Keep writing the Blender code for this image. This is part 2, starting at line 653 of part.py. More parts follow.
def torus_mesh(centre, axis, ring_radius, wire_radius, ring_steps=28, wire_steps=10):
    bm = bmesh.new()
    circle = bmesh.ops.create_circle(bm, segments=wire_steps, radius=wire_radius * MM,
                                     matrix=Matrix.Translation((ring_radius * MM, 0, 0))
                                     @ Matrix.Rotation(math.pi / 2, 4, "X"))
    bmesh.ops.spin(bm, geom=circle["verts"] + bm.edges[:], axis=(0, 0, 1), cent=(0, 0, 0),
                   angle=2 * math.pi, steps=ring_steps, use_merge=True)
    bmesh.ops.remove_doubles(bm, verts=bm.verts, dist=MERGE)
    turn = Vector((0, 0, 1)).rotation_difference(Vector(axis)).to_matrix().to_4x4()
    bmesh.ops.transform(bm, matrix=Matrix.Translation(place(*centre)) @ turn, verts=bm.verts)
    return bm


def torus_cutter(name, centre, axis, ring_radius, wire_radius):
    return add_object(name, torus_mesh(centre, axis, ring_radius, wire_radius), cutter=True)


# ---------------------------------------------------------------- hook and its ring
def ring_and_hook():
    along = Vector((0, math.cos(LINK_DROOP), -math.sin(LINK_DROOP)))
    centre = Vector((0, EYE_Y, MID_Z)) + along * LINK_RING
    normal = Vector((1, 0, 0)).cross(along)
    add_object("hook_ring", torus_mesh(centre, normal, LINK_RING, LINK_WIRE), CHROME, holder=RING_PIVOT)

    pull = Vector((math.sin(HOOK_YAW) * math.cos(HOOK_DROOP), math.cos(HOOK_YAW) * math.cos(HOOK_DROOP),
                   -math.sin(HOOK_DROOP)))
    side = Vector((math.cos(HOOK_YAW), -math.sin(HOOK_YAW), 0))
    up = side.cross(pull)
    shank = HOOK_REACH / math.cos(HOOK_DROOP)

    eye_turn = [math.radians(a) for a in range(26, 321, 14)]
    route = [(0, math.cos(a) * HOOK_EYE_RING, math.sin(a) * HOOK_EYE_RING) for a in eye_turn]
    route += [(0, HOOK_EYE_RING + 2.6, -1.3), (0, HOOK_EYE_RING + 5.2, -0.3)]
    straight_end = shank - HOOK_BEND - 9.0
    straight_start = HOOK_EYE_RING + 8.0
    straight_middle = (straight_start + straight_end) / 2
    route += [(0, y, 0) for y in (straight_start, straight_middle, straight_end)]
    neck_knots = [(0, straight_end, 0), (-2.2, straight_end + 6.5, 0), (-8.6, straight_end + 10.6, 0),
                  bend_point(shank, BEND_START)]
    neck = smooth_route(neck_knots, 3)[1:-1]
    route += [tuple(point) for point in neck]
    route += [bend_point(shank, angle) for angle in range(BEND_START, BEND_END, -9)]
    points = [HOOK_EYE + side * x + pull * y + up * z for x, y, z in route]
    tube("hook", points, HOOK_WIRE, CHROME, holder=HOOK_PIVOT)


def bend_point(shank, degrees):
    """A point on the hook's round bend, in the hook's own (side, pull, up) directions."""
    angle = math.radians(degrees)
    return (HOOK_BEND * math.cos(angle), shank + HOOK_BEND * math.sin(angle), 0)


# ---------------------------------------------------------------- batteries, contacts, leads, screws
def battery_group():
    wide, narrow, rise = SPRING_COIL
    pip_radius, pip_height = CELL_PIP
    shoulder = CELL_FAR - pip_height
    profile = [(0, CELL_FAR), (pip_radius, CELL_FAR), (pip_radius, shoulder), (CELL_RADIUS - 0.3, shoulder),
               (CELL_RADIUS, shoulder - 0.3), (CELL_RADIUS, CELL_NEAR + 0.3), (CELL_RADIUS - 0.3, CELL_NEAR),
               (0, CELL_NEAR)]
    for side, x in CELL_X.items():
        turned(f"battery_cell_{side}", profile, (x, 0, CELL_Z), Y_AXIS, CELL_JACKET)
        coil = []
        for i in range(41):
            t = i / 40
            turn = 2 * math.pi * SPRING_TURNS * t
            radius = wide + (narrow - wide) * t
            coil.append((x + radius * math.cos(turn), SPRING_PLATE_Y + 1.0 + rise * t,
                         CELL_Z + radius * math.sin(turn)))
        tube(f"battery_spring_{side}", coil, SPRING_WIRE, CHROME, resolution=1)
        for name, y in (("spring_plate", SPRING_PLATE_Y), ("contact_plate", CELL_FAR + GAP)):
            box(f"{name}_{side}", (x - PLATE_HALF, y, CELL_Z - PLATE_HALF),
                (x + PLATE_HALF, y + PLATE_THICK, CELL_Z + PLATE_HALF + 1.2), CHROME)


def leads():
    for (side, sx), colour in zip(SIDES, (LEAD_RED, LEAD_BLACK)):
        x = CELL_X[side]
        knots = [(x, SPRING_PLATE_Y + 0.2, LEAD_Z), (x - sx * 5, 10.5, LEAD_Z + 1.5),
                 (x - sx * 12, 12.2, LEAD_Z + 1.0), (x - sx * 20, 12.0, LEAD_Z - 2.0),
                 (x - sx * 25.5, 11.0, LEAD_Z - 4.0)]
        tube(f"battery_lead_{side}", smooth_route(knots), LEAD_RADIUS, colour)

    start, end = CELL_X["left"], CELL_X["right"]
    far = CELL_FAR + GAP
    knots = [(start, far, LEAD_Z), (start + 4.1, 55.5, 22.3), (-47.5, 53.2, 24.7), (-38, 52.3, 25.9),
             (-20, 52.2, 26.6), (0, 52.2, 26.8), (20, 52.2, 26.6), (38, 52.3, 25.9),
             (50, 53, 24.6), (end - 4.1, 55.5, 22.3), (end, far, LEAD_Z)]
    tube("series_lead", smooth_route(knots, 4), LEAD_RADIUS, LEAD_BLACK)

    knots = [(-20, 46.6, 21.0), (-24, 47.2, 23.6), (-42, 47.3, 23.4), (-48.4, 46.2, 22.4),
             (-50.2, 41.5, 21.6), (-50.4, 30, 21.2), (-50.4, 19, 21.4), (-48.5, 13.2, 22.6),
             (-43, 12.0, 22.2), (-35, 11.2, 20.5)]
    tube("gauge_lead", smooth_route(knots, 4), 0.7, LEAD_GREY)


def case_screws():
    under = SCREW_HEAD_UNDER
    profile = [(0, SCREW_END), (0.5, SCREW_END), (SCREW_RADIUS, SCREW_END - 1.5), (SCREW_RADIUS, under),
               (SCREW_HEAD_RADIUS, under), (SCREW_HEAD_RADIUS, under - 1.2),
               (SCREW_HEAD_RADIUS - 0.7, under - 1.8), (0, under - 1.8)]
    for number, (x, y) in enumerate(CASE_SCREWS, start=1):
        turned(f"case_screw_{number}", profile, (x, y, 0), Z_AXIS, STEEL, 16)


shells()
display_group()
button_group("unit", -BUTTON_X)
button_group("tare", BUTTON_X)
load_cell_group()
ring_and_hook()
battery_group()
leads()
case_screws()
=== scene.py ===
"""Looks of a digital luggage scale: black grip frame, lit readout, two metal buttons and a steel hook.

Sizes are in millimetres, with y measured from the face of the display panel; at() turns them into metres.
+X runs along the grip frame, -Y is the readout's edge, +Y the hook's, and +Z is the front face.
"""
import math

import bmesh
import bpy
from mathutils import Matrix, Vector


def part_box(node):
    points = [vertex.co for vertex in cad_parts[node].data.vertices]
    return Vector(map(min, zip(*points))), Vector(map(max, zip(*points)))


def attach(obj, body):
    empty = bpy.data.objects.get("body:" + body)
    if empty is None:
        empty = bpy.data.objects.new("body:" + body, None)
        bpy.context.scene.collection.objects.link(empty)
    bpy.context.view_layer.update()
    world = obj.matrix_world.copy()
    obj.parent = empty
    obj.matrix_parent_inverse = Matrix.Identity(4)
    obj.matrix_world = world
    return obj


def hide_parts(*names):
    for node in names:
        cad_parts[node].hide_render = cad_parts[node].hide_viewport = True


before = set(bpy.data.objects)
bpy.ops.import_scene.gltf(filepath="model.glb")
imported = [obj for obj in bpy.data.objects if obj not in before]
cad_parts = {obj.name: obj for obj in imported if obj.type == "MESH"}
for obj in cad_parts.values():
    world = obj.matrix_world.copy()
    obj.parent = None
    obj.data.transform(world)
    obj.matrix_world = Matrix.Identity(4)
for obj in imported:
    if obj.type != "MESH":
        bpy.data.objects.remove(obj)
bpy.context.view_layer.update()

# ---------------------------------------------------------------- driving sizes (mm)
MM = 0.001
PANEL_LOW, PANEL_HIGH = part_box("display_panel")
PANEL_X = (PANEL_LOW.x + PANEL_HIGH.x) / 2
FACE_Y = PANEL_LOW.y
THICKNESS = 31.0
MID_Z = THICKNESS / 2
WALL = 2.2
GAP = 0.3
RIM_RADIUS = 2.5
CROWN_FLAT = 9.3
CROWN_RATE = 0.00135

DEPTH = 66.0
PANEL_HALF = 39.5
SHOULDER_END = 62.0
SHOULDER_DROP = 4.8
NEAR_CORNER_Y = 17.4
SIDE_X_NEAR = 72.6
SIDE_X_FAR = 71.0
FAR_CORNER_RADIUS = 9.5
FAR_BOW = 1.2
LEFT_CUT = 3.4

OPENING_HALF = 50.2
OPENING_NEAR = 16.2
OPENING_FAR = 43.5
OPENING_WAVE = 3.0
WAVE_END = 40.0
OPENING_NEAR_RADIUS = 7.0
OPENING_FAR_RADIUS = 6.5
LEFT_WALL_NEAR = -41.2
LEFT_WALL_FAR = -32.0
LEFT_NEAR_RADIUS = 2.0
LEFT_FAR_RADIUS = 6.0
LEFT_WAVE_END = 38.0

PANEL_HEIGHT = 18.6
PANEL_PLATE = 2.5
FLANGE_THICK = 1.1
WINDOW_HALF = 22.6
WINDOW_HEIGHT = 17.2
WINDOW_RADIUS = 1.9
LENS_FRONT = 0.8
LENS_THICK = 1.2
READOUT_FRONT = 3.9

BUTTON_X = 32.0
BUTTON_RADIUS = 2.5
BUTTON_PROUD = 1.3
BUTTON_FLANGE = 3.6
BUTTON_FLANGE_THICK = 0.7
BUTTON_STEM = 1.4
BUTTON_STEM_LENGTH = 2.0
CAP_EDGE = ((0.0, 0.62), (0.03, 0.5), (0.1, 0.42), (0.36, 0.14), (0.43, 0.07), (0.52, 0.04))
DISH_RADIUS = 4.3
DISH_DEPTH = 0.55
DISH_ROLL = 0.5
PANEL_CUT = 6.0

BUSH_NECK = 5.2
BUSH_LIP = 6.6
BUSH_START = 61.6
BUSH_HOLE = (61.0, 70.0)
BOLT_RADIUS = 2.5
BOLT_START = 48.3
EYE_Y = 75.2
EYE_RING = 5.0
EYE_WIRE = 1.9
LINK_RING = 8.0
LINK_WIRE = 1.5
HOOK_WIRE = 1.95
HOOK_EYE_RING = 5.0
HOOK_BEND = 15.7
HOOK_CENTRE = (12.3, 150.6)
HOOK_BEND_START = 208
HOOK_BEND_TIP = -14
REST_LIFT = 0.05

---

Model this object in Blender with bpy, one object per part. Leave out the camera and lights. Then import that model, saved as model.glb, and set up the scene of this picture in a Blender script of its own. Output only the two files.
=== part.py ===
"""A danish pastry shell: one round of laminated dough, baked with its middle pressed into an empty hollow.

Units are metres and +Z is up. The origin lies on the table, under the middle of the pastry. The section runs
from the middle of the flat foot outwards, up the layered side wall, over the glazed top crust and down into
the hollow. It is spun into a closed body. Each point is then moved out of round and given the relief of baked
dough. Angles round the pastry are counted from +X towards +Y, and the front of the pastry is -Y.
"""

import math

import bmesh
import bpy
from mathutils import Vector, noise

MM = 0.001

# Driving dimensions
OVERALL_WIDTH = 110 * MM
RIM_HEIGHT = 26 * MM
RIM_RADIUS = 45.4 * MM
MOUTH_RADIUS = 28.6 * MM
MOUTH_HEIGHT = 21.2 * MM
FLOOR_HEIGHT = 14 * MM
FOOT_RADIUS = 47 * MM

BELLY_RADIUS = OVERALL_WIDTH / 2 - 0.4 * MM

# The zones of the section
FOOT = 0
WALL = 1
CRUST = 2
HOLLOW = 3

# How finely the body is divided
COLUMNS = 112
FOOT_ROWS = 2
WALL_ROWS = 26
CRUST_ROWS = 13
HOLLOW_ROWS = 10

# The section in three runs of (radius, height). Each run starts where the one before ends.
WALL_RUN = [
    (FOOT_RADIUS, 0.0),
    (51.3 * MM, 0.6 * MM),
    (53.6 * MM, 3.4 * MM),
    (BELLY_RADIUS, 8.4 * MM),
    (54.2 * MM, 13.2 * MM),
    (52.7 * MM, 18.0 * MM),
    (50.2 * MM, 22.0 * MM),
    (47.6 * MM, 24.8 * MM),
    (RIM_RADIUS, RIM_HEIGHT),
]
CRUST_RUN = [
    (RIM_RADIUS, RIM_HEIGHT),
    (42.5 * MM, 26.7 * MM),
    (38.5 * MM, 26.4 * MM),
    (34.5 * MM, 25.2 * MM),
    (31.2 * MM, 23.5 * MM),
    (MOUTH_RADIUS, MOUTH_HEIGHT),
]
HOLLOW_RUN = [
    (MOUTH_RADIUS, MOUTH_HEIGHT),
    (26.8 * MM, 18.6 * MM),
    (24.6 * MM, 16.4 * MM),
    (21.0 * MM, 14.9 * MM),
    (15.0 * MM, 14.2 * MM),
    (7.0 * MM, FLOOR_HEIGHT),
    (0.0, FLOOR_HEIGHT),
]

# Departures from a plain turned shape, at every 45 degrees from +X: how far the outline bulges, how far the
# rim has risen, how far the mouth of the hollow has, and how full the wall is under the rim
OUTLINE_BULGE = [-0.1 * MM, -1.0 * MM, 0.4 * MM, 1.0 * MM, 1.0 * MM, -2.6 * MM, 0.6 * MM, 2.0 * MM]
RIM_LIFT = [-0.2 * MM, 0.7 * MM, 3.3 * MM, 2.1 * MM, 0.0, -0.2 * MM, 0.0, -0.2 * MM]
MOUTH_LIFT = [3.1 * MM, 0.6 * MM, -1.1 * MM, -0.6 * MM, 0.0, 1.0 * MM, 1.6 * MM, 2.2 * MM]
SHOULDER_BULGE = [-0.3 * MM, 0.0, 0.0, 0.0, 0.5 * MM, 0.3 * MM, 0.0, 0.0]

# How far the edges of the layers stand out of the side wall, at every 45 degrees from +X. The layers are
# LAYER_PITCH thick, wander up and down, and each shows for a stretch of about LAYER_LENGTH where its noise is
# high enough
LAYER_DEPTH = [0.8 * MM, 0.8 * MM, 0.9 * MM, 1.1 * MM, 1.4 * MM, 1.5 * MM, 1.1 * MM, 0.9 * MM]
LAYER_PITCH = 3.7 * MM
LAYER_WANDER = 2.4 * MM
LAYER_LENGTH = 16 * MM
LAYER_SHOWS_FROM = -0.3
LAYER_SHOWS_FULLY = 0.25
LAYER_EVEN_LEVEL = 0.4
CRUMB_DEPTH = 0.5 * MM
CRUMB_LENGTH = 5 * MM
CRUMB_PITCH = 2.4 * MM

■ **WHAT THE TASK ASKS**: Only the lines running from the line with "for number, (x, y)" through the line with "bpy.data.objects.remove(obj)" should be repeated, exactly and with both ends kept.

■ **SOLVED EXERCISE**:
    for number, (x, y) in enumerate(CASE_SCREWS, start=1):
        turned(f"case_screw_{number}", profile, (x, y, 0), Z_AXIS, STEEL, 16)


shells()
display_group()
button_group("unit", -BUTTON_X)
button_group("tare", BUTTON_X)
load_cell_group()
ring_and_hook()
battery_group()
leads()
case_screws()
=== scene.py ===
"""Looks of a digital luggage scale: black grip frame, lit readout, two metal buttons and a steel hook.

Sizes are in millimetres, with y measured from the face of the display panel; at() turns them into metres.
+X runs along the grip frame, -Y is the readout's edge, +Y the hook's, and +Z is the front face.
"""
import math

import bmesh
import bpy
from mathutils import Matrix, Vector


def part_box(node):
    points = [vertex.co for vertex in cad_parts[node].data.vertices]
    return Vector(map(min, zip(*points))), Vector(map(max, zip(*points)))


def attach(obj, body):
    empty = bpy.data.objects.get("body:" + body)
    if empty is None:
        empty = bpy.data.objects.new("body:" + body, None)
        bpy.context.scene.collection.objects.link(empty)
    bpy.context.view_layer.update()
    world = obj.matrix_world.copy()
    obj.parent = empty
    obj.matrix_parent_inverse = Matrix.Identity(4)
    obj.matrix_world = world
    return obj


def hide_parts(*names):
    for node in names:
        cad_parts[node].hide_render = cad_parts[node].hide_viewport = True


before = set(bpy.data.objects)
bpy.ops.import_scene.gltf(filepath="model.glb")
imported = [obj for obj in bpy.data.objects if obj not in before]
cad_parts = {obj.name: obj for obj in imported if obj.type == "MESH"}
for obj in cad_parts.values():
    world = obj.matrix_world.copy()
    obj.parent = None
    obj.data.transform(world)
    obj.matrix_world = Matrix.Identity(4)
for obj in imported:
    if obj.type != "MESH":
        bpy.data.objects.remove(obj)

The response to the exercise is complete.